* **Goal**:
Return the lines exactly as they stand, from the first of the material through the line containing "GUSSET_HALF = 0.002".

* **Data excerpt**:
+---+

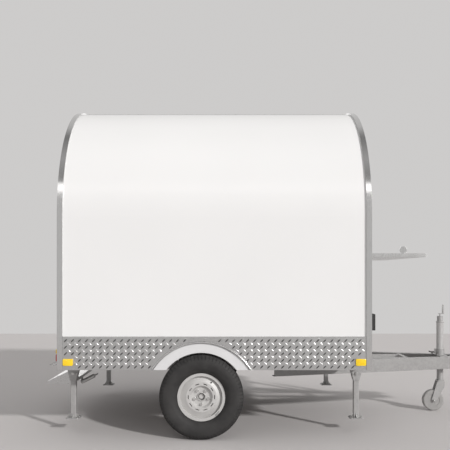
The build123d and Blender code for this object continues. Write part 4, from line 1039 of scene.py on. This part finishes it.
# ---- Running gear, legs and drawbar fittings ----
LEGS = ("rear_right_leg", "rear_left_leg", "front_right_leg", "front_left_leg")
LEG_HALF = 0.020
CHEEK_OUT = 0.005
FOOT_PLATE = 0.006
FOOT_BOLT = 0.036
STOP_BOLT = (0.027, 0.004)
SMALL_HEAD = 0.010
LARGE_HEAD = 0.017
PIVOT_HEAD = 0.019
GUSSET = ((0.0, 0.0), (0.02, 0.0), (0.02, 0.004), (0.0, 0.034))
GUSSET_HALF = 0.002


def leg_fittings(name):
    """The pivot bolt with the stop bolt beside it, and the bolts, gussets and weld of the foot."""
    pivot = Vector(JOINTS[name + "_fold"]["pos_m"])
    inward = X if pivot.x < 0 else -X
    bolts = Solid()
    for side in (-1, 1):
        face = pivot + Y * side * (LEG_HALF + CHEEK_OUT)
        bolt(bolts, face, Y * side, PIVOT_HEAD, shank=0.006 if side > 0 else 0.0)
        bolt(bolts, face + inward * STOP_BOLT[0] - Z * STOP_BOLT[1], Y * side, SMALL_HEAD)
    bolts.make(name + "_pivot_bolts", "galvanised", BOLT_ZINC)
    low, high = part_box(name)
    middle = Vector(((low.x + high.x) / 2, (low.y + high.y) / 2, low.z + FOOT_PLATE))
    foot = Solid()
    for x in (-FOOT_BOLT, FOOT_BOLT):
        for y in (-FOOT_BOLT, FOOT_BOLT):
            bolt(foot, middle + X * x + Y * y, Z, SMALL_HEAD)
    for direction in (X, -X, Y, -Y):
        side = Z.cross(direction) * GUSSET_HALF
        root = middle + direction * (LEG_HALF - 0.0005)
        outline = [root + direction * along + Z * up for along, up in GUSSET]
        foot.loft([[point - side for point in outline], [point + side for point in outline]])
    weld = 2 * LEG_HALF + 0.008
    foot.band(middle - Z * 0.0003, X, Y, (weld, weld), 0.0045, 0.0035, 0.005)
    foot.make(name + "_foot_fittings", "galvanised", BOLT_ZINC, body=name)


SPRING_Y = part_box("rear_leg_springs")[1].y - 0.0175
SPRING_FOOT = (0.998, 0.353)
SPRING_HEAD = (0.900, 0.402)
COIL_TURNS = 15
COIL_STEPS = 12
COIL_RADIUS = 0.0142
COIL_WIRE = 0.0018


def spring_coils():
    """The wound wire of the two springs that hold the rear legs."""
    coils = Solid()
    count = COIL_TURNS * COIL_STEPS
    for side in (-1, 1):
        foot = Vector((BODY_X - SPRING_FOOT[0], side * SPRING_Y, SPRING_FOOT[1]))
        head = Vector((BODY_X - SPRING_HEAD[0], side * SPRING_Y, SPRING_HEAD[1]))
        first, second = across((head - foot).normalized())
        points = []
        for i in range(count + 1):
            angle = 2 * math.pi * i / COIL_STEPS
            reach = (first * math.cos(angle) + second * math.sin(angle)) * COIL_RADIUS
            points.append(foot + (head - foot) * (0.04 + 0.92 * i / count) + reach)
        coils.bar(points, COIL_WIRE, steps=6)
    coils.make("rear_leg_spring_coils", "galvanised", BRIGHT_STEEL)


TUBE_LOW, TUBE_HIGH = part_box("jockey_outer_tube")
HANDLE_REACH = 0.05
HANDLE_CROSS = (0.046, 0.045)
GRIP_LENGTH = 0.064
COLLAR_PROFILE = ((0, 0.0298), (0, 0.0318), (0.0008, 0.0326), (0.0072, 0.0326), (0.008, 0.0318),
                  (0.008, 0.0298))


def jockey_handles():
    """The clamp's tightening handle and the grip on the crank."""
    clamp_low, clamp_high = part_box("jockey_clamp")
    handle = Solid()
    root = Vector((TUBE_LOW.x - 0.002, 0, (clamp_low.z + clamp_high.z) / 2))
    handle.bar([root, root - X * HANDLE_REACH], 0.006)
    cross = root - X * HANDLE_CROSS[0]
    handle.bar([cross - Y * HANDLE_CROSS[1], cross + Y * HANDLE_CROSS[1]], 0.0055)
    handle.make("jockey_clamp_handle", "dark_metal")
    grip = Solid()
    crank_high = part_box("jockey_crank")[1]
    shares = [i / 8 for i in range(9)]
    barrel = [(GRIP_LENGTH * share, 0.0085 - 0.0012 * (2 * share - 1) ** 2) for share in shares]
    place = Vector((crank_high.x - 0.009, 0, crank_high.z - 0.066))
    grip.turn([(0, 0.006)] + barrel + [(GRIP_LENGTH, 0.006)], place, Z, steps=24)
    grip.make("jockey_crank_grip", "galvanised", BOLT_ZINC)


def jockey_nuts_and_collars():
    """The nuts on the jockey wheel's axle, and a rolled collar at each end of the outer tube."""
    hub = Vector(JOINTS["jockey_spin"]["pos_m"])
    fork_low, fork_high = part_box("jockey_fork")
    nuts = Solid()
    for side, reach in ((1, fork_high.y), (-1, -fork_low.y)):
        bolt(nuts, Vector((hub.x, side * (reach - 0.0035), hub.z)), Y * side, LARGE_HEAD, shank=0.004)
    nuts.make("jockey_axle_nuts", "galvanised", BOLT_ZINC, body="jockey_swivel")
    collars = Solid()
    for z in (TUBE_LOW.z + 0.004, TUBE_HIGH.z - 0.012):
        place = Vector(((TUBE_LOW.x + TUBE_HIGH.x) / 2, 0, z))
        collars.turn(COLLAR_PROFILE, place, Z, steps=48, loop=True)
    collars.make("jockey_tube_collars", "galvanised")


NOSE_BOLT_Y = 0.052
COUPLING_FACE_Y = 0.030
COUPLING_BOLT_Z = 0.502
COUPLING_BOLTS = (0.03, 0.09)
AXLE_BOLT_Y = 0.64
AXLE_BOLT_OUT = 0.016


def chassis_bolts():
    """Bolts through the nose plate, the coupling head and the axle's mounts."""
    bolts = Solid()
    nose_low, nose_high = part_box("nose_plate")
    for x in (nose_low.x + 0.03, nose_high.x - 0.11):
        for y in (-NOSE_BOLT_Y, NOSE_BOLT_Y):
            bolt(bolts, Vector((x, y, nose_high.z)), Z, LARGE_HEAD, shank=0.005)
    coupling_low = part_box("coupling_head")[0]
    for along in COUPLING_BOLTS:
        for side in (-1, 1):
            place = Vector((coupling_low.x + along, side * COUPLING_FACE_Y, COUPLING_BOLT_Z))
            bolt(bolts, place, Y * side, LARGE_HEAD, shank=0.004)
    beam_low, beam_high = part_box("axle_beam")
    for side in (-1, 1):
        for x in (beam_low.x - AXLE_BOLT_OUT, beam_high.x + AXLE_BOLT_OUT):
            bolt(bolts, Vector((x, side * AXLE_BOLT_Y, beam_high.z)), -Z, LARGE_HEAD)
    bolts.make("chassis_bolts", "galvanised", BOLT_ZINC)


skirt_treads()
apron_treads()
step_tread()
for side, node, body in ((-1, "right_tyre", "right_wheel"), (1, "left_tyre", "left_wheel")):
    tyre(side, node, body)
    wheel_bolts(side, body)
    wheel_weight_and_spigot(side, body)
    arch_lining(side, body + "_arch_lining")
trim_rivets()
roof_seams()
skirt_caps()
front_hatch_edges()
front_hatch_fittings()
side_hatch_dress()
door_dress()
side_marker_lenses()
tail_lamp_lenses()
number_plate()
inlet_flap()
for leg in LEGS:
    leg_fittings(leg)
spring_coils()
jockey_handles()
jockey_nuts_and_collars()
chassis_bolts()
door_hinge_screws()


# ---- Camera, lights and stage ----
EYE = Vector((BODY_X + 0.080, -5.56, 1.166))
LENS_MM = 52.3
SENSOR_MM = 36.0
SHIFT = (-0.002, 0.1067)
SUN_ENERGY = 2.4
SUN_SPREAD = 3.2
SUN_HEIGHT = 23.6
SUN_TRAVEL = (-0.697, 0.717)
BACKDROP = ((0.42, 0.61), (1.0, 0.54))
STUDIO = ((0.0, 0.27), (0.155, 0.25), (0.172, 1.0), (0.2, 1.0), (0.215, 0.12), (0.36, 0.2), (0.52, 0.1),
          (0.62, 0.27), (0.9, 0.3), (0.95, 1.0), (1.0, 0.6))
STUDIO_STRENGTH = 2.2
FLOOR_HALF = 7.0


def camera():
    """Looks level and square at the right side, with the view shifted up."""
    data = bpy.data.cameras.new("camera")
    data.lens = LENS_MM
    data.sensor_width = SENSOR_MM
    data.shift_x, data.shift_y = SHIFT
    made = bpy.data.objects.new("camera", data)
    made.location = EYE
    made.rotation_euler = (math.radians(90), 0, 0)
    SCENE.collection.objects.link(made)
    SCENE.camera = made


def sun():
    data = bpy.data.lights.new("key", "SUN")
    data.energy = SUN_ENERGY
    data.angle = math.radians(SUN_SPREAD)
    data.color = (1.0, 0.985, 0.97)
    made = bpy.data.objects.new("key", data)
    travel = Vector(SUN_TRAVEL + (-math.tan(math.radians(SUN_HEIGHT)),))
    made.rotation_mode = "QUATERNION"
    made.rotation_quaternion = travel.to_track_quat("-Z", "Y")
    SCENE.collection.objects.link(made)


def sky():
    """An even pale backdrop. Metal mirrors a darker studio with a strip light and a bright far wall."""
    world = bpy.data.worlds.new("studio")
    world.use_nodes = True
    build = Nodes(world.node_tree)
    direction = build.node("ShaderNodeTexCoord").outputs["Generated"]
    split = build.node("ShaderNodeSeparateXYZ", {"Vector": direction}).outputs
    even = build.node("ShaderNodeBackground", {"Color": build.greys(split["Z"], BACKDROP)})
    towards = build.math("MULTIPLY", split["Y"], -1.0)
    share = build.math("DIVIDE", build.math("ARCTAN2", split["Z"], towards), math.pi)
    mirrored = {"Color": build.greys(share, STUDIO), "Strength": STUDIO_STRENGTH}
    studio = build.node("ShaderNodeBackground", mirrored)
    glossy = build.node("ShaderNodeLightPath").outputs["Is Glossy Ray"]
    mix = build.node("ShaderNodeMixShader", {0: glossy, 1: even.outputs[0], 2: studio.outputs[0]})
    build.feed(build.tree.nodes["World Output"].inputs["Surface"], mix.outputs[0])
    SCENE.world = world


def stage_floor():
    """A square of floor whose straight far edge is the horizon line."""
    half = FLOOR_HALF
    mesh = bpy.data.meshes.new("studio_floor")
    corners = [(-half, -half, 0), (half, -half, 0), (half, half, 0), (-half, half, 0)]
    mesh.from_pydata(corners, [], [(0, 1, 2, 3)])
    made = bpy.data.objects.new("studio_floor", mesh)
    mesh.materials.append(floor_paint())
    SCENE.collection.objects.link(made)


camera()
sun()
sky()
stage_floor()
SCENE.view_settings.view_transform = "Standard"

+---+

* **Exercise response**:
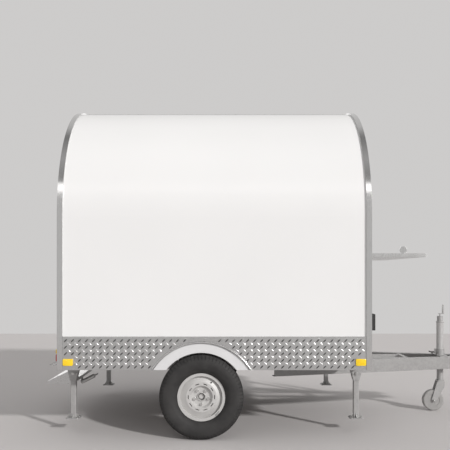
The build123d and Blender code for this object continues. Write part 4, from line 1039 of scene.py on. This part finishes it.
# ---- Running gear, legs and drawbar fittings ----
LEGS = ("rear_right_leg", "rear_left_leg", "front_right_leg", "front_left_leg")
LEG_HALF = 0.020
CHEEK_OUT = 0.005
FOOT_PLATE = 0.006
FOOT_BOLT = 0.036
STOP_BOLT = (0.027, 0.004)
SMALL_HEAD = 0.010
LARGE_HEAD = 0.017
PIVOT_HEAD = 0.019
GUSSET = ((0.0, 0.0), (0.02, 0.0), (0.02, 0.004), (0.0, 0.034))
GUSSET_HALF = 0.002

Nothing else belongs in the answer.